In our first reading from the Book of Wisdom, which is said to be one of the last books of the Old Testament to be written, probably in the 2nd or 3rd century before Christ, the speaker compares the gift of Wisdom to all the material riches in the world, and finds riches to be worthless in comparison. But what exactly is wisdom? Wisdom is different from knowledge, which one could define as a collection of facts and information. I would say that knowledge is important, but wisdom is even more so. Wisdom operates on another plane altogether, at a much deeper level. I would define Wisdom as an understanding of Truth itself – Truth with a capital T. It is an understanding of reality itself. To me knowledge – at least the sum total of facts and information acquired by humanity since the beginning of the human race – is finite. Presumably if you lived long enough, you could acquire all the facts and information that exist. But with wisdom, you can just keep going deeper and deeper. One’s understanding of the Truth can grow deeper and more profound, infinitely.
And God himself is Truth. So wisdom is knowing God – not just about Him, but knowing who He is. Knowing God versus knowing about God is like having a collection of facts and information about someone, versus actually having met that person, having had conversations with that person. The more time you spend with someone, the more you talk with him or her, the more you actually know the person, as opposed to just knowing some facts about that person.
In our Gospel today, we hear about Jesus’ encounter with a rich, young man. The Gospel never actually says he’s young, but for some reason he’s thought of that way and depicted that way in works of art. Maybe because he runs up to Jesus, and older folks are less likely to be running around. Anyway, the rich, young man asks Jesus how he can attain eternal life. Jesus spells it all out for him: it’s all there; there’s no secret knowledge or formula that we somehow have to figure out – God tells us. First, Jesus lists some of the commandments, the ones that have to do with our relationship with other human beings: Do not kill; do not commit adultery, etc. So it is important that we strive to follow the commandments. Jesus came not just to save us from the consequences of sin, but from sin itself. While we rightly desire to avoid hell, Jesus also wants us to avoid sin in the first place. He doesn’t want to just cover up our sins; He wants to transform us, to make us more and more like himself, so that we don’t just want to be saved from hell, but also so that we want to be saved from sin itself and what it does to our souls.
So, it is important that we follow God’s Law and avoid sin as much as possible. But there’s even more to it. After listing those commandments that have to do with our relationships with other people, Jesus then turns to those that have to do with our relationship with God. Jesus, the Word of God, is able to “discern reflections and thoughts of the heart,” as we heard in our second reading, and so he is able to perceives the young man’s attachment to his wealth. Jesus knows that this love of wealth serves as an obstacle to the young man’s relationship with God, and so he tells him, “You are lacking in one thing.

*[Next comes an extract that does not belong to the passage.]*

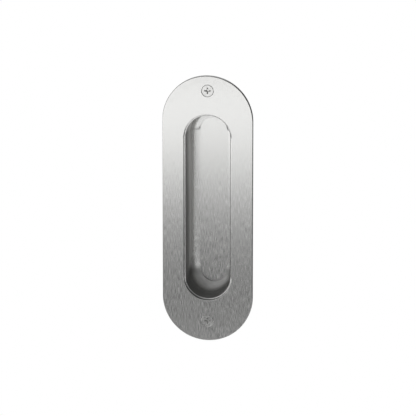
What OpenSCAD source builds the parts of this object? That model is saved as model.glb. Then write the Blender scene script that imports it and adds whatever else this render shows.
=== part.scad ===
// Flush pull for a sliding door
// A flat cover plate with round ends holds a drawn cup behind its opening, and two countersunk
// screws fix it to the door.
// The origin lies on the plane of the door's surface, midway between the two screws.
// Seen on the door, +X is to the right and +Z is up, and the face of the plate looks towards -Y.

/* [Face plate] */
// Width of the plate
plate_w = 61; // [48:0.5:80]
// Length of the plate over its round ends
plate_h = 181.5; // [140:0.5:300]
// Thickness of the plate
plate_t = 3; // [2.8:0.1:5]
// Radius of the broken edge round the face and round the opening
plate_edge = 0.3; // [0.1:0.05:0.8]

/* [Opening] */
// Width of the opening in the plate
opening_w = 32.4; // [26:0.2:40]
// Distance from the upper end of the plate to the upper end of the opening
upper_margin = 26.1; // [22:0.1:40]
// Distance from the lower end of the plate to the lower end of the opening
lower_margin = 27.8; // [25:0.1:40]

/* [Cup] */
// Depth of the cup from the door's surface to its floor
cup_depth = 21.5; // [8:0.5:30]
// Thickness of the sheet that the cup is drawn from
sheet_t = 0.8; // [0.6:0.1:0.9]
// Width of the flange past the edge of the opening
flange_w = 3; // [2:0.25:5]
// Clearance round the flange in the seat on the back of the plate
flange_gap = 0.1; // [0.05:0.05:0.3]
// Flat rim of the flange that shows inside the opening
cup_ledge = 0.2; // [0:0.1:1]
// Outer radius of the bend between flange and wall
bend_radius = 1; // [0.9:0.1:3]
// Inner radius between wall and floor
floor_radius = 6.5; // [2:0.5:9]

/* [Screws] */
// Distance from the upper end of the plate to the upper screw
upper_inset = 10; // [7:0.1:13]
// Distance from the lower end of the plate to the lower screw
lower_inset = 13.5; // [7:0.1:15]
// Length of a screw from the top of its head to its point
screw_l = 20; // [14:1:40]
// Diameter of the thread over its crests
thread_d = 4; // [3.4:0.1:4.2]
// Diameter of the neck between head and thread
neck_d = 3; // [2.6:0.1:3.2]
// Length of the taper from the neck to the crests of the thread
run_in = 0.25; // [0.1:0.05:0.5]
// Length of the point
point_l = 3.5; // [2:0.5:6]
// Diameter of the head
head_d = 7.8; // [6.4:0.1:8.6]
// Angle of the cone under the head
head_angle = 90; // [86:1:100]
// Height of the straight rim of the head
head_land = 0.15; // [0.1:0.05:0.3]
// How deep the top of the head lies below the face of the plate
head_set = 0.1; // [0:0.05:0.3]
// Clearance round the head in its countersink
head_gap = 0.1; // [0.05:0.05:0.2]
// Diameter of the screw holes in the plate
hole_d = 4.5; // [4.5:0.1:5.5]

/* [Cross recess] */
// Span of the cross at the top of the head
drive_span = 4.4; // [3.6:0.1:5]
// Width of each arm of the cross
drive_wing = 1; // [0.7:0.1:1.3]
// Diameter of the round middle of the cross
drive_core = 2; // [1.4:0.1:2.4]
// Depth of the cross
drive_depth = 2.2; // [1.4:0.1:2.4]
// Span of the cross at its bottom
drive_tip = 1.4; // [1:0.1:1.8]

/* [Hidden] */
$fn = 96;

// Overshoot of cutting shapes past the faces that they cut
past = 1;

// Distance between the two screws, and length of the opening over its round ends
screw_spacing = plate_h - upper_inset - lower_inset;
opening_h = plate_h - upper_margin - lower_margin;

// Straight runs between the round ends
plate_run = plate_h - plate_w;
opening_run = opening_h - opening_w;

// Heights of the middles of plate and opening above the middle of the screws
plate_mid = (upper_inset - lower_inset) / 2;
opening_mid = plate_mid + (lower_margin - upper_margin) / 2;

// Cup section, as distances from its centre line and heights above the door's surface
opening_half = opening_w / 2;
flange_half = opening_half + flange_w;
bend_centre = opening_half - cup_ledge;
wall_half = bend_centre - bend_radius;
rear_bend = bend_radius - sheet_t;
floor_bend = min(floor_radius, cup_depth + sheet_t - bend_radius, wall_half);

// Screw section, as heights above the door's surface
head_top = plate_t - head_set;
cone_top = head_top - head_land;
cone_slope = tan(head_angle / 2);
cone_bottom = cone_top - (head_d - neck_d) / 2 / cone_slope;
thread_top = min(0, cone_bottom - run_in);
point_tip = head_top - screw_l;
sink_half = head_d / 2 + head_gap + (plate_t - cone_top) * cone_slope;
sink_depth = (sink_half - hole_d / 2) / cone_slope;

// A half section swept along a straight run with round ends: x is the distance from the
// centre line of the run and y is the height above the door's surface.
module stadium_sweep(run) {
    for (turn = [0, 180])
        rotate([0, 0, turn])
            translate([0, run / 2, 0])
                rotate_extrude(angle = 180)
                    children();
    rotate([90, 0, 0])
        linear_extrude(run, center = true) {
            children();
            mirror([1, 0])
                children();
        }
}

// Half section of a slab whose upper rim is rounded
module slab_section(half, thick, edge) {
    square([half - edge, thick]);
    square([half, thick - edge]);
    translate([half - edge, thick - edge])
        circle(edge);
}

// Half section of a cut whose mouth at height top is eased by a convex rim
module eased_cut_section(half, top, edge) {
    translate([0, -past])
        square([half, top + 2 * past]);
    difference() {
        translate([half - past, top - edge])
            square([past + edge, edge + past]);
        translate([half + edge, top - edge])
            circle(edge);
    }
}

// Half section of the seat for the cup's flange, sunk into the back of the plate
module seat_section() {
    translate([0, -past])
        square([flange_half + flange_gap, past + sheet_t]);
}

// Half section of a tub with a rounded foot, open at the height top
module tub_section(half, floor_z, foot, top) {
    translate([0, floor_z])
        square([half - foot, foot]);
    translate([0, floor_z + foot])
        square([half, top - floor_z - foot]);
    intersection() {
        translate([half - foot, floor_z + foot])
            circle(foot);
        translate([0, floor_z])
            square([half, foot]);
    }
}

// Half section of the drawn sheet: flange, bend, wall, foot and floor
module cup_section() {
    difference() {
        union() {
            square([flange_half, sheet_t]);
            tub_section(wall_half + sheet_t, -cup_depth - sheet_t, floor_bend + sheet_t, sheet_t / 2);
            difference() {
                translate([wall_half, -rear_bend])
                    square([sheet_t + rear_bend, rear_bend + sheet_t / 2]);
                translate([wall_half + sheet_t + rear_bend, -rear_bend])
                    circle(rear_bend);
            }
        }
        tub_section(wall_half, -cup_depth, floor_bend, sheet_t + past);
        difference() {
            translate([wall_half - past, sheet_t - bend_radius])
                square([past + bend_radius, bend_radius + past]);
            translate([bend_centre, sheet_t - bend_radius])
                circle(bend_radius);
        }
    }
}

// Hole for one screw, with a countersink that follows the cone of the head
module screw_hole() {
    translate([0, 0, -past])
        cylinder(h = plate_t + 2 * past, d = hole_d);
    translate([0, 0, plate_t - sink_depth])
        cylinder(h = sink_depth, r1 = hole_d / 2, r2 = sink_half);
    translate([0, 0, plate_t])
        cylinder(h = past, r = sink_half);
}

// Cross recess for the driver: two tapered arms round a tapered middle
module cross_recess() {
    flare = (drive_span - drive_tip) / 2 / drive_depth;
    intersection() {
        translate([0, 0, -drive_depth])
            cylinder(h = drive_depth + past, r1 = drive_tip / 2, r2 = drive_span / 2 + past * flare);
        for (turn = [0, 90])
            rotate([0, 0, turn])
                translate([0, 0, past / 2 - drive_depth / 2])
                    cube([drive_span + 2 * past, drive_wing, drive_depth + past], center = true);
    }
    translate([0, 0, -drive_depth])
        cylinder(h = drive_depth, r1 = drive_tip / 2, r2 = drive_core / 2);
}

// Countersunk wood screw, its axis on Z and its point downwards
module screw() {
    difference() {
        rotate_extrude()
            polygon([
                [0, head_top],
                [head_d / 2, head_top],
                [head_d / 2, cone_top],
                [neck_d / 2, cone_bottom],
                [neck_d / 2, thread_top + run_in],
                [thread_d / 2, thread_top],
                [thread_d / 2, point_tip + point_l],
                [0, point_tip]
            ]);
        translate([0, 0, head_top])
            cross_recess();
    }
}

// Stands a shape that was built lying on its back up against the door
module on_door(height) {
    translate([0, 0, height])
        rotate([90, 0, 0])
            children();
}

module face_plate() {
    color([0.79, 0.79, 0.78])
        difference() {
            on_door(plate_mid)
                stadium_sweep(plate_run)
                    slab_section(plate_w / 2, plate_t, plate_edge);
            on_door(opening_mid) {
                stadium_sweep(opening_run)
                    eased_cut_section(opening_half, plate_t, plate_edge);
                stadium_sweep(opening_run)
                    seat_section();
            }
            for (side = [-1, 1])
                on_door(side * screw_spacing / 2)
                    screw_hole();
        }
}

module recess_cup() {
    color([0.72, 0.72, 0.71])
        on_door(opening_mid)
            stadium_sweep(opening_run)
                cup_section();
}

module upper_screw() {
    color([0.82, 0.82, 0.81])
        on_door(screw_spacing / 2)
            screw();
}

module lower_screw() {
    color([0.82, 0.82, 0.81])
        on_door(-screw_spacing / 2)
            screw();
}

face_plate();
recess_cup();
upper_screw();
lower_screw();
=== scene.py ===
import math

import bmesh
import bpy
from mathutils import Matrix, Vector


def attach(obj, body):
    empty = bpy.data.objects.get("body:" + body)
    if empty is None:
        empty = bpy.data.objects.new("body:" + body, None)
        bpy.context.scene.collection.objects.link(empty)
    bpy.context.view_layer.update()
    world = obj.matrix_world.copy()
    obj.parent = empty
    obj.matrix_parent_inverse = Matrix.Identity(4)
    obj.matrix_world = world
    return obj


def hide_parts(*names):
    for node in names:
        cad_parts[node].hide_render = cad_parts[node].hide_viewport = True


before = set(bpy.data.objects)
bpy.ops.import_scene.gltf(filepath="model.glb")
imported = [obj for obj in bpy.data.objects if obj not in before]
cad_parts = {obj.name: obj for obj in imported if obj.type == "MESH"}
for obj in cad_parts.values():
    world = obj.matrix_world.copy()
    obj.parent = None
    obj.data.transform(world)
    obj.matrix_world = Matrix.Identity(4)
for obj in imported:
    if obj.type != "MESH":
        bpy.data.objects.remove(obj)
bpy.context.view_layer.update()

# Face plate
PLATE_W = 61.0
PLATE_H = 181.5
PLATE_T = 3.0
PLATE_EDGE = 0.3
BACK_EDGE = 0.15

# Opening
OPENING_W = 32.4
UPPER_MARGIN = 26.1
LOWER_MARGIN = 27.8

# Cup. An oval as wide as FLOOR_RADIUS and as high as FLOOR_RISE joins the wall to a slope of
# FLOOR_CREASE degrees, which ends at the flat floor.
CUP_DEPTH = 21.5
SHEET_T = 0.8
FLANGE_W = 3.0
FLANGE_GAP = 0.1
CUP_LEDGE = 0.2
BEND_RADIUS = 1.0
FLOOR_RADIUS = 6.5
FLOOR_RISE = 5.0
FLOOR_CREASE = 9.0

# Screws
UPPER_INSET = 10.0
LOWER_INSET = 13.5
HEAD_D = 7.8
HEAD_LAND = 0.15
HEAD_SET = 0.1
HEAD_GAP = 0.1
HOLE_D = 4.5
NECK_D = 3.0
RUN_IN = 0.25
SCREW_L = 20.0

# Thread. It grows over THREAD_FADE, RIDGE_SHARE is the half width of its ridge as a share of
# the pitch, and a POINT_CURVE below 1 makes the point fuller than a cone. LEAST_RADIUS keeps
# the normals at the very tip sound.
THREAD_D = 4.0
ROOT_D = 2.9
THREAD_PITCH = 1.8
THREAD_FADE = 1.2
RIDGE_SHARE = 0.22
POINT_L = 3.5
POINT_CURVE = 0.8
LEAST_RADIUS = 0.2

# Cross recess. DRIVE_TAPER narrows its arms towards the bottom, and WING_CORNER and WING_FLAT
# break the corners at their ends.
DRIVE_SPAN = 4.4
DRIVE_WING = 1.0
DRIVE_CORE = 2.0
DRIVE_DEPTH = 2.2
DRIVE_TIP = 1.4
DRIVE_TAPER = 0.7
WING_CORNER = 0.12
WING_FLAT = 0.6

# Places that follow from the sizes
SCREW_SPACING = PLATE_H - UPPER_INSET - LOWER_INSET
OPENING_H = PLATE_H - UPPER_MARGIN - LOWER_MARGIN
PLATE_MID = (UPPER_INSET - LOWER_INSET) / 2
OPENING_MID = PLATE_MID + (LOWER_MARGIN - UPPER_MARGIN) / 2
OPENING_HALF = OPENING_W / 2
FLANGE_HALF = OPENING_HALF + FLANGE_W
BEND_CENTRE = OPENING_HALF - CUP_LEDGE
WALL_HALF = BEND_CENTRE - BEND_RADIUS
REAR_BEND = BEND_RADIUS - SHEET_T
HEAD_HALF = HEAD_D / 2
HEAD_TOP = PLATE_T - HEAD_SET
CONE_TOP = HEAD_TOP - HEAD_LAND
CONE_BOTTOM = CONE_TOP - (HEAD_D - NECK_D) / 2
POINT_TIP = HEAD_TOP - SCREW_L
SINK_HALF = HEAD_D / 2 + HEAD_GAP + PLATE_T - CONE_TOP
SINK_DEPTH = SINK_HALF - HOLE_D / 2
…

Go, sell what you have, and give to the poor and you will have treasure in heaven. Then come, follow me.”
We hear how the young man receives this: “His face fell, and he went away sad, for he had many possessions.” The rich, young man is clearly not a bad person. As he tells Jesus, he has diligently followed the Lord’s commandments. But his heart does not belong to God – it belongs to his possessions, so he walks away.
Jesus says to the young man: first, go, sell what you have, and give to the poor. While some people are called to follow the Lord in such a radical way, clearly not everyone is called to sell everything and give it to the poor. If you have a family, for example, you need to be able to provide for them. But we are all called to make sacrificial acts of charity to others, especially the poor, those who are truly in need. But even if we were to spend our lives working for a charity or an NGO, there’s more to it: Jesus also says to him, “Then come, follow me.” We also have to actively follow Jesus, to seek to follow His will.

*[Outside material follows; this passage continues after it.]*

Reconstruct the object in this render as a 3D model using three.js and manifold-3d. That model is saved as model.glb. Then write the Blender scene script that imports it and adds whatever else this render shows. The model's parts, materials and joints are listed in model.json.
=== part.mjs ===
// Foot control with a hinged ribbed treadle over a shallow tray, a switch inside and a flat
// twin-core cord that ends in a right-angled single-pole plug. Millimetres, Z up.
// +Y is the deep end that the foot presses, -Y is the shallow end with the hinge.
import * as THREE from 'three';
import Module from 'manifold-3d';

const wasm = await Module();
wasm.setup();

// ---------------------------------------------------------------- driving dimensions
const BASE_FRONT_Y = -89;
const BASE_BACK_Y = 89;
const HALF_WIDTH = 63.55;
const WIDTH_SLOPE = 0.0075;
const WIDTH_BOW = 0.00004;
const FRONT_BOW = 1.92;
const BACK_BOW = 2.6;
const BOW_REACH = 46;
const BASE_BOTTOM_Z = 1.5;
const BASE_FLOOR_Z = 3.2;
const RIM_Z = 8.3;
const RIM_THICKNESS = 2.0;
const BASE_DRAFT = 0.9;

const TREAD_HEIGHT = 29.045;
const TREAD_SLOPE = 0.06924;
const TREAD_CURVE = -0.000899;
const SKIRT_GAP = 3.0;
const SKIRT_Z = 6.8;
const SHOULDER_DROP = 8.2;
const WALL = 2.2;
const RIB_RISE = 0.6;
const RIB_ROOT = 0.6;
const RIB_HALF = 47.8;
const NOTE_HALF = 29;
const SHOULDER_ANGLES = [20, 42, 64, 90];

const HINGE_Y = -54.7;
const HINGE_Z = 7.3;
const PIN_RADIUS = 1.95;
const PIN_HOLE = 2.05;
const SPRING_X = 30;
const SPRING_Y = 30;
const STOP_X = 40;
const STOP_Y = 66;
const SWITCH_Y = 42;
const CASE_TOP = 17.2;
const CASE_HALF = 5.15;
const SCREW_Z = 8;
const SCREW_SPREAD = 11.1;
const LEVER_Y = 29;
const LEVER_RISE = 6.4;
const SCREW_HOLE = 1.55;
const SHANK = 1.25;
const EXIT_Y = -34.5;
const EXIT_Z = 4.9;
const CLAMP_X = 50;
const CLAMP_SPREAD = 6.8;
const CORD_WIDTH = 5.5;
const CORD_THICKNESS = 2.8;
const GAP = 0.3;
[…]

Jesus calls us to leave behind anything and everything that prevents us from following him. What that is varies from person to person. That’s something that we individually ought to examine our hearts to discover. What do I love? What do I put first in my life? How do I spend my time? What do I do before prayer? We might find it difficult to find time to pray, but easily find time for TV, the internet, video games, and so on. Perhaps sports take precedence over prayer and worship. Perhaps a relationship gets in the way of one’s relationship with God.
Are we like that rich, young man? Does God call us to do something that would bring us closer to Him and would help us grow in holiness – tithe some of our income, or spend 30 minutes each day in prayer, for example – and we respond by saying, “No way. It’s just not possible.” Does he ask to give up certain things that are perfectly legitimate in and of themselves but are unhealthy for us, and we immediately reject it because we just don’t think we can live without it, or just don’t want to live without it? What are the things that we cling to that get in the way of receiving God’s love and loving Him in return? What does God desire us to do to bring us closer to Him?
God desires to give us the gift of Wisdom, which at its highest level is an understanding of who He is and how much He loves us. God desires to give us the greatest of gifts. There is no earthly thing that is greater than it. Next to the treasure that is God’s love, all earthly wealth is mere sand – or even mire, as the Book of Wisdom says. Yet we often spend so much time pursuing it and so little time with God. We come up with excuses and rationalize why we can’t do this or that. And when we do this, we are like the rich, young man. The Gospel says that Jesus looked at him and loved him. But he let him walk away. The Lord looks at us too with love – with infinite love. Let us respond to his love by giving up anything that gets in the way of our relationship with Him, and resolve to follow Him alone.